Now let’s make the model a bit more complicated by adding the coupling parameter \(r\) as a random variable. Let’s give it a uniform prior. Under \(p\) and \(q\), the distribution over \(r\) is uniform, since they are directed models with no evidence.

However, under the geometric mean distribution \(f_{1/2}\), the marginal distribution over \(r\) is very much non-uniform:

(In this figure, I used \(D=10\).) When the coupling parameter is large, \(u_1\) and \(u_2\) are required to agree with each other, whereas when \(r\) is small, it doesn’t matter. Therefore, the distribution strongly “prefers” explanations which involve the latent variables as little as possible.
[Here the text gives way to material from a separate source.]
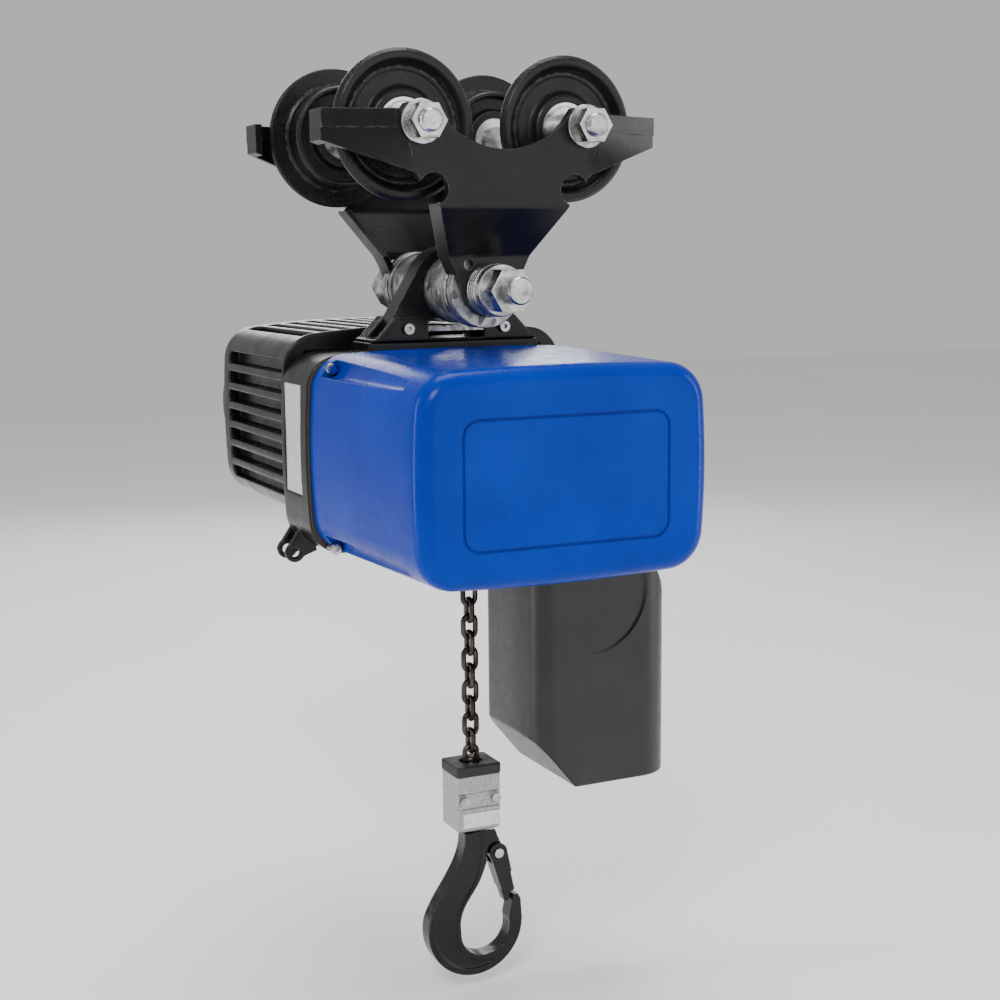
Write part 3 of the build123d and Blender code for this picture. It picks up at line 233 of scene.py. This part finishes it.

In general, geometric means of two complex distributions can have properties very different from either distribution individually. This can lead to strange behaviors that make you suspect there’s a bug in your sampler. I don’t know of any good alternative to the approach given above, but don’t be surprised if geometric means don’t always do what you expect.

[1] Radford Neal. Annealed Importance Sampling. Statistics and Computing, 2001.

[2] Ruslan Salakhutdinov and Iain Murray. On the quantitative analysis of deep belief networks. ICML 2008.

So what is the motivation behind using weighted geometric means for interpolating between distributions rather than the arithmetic mean?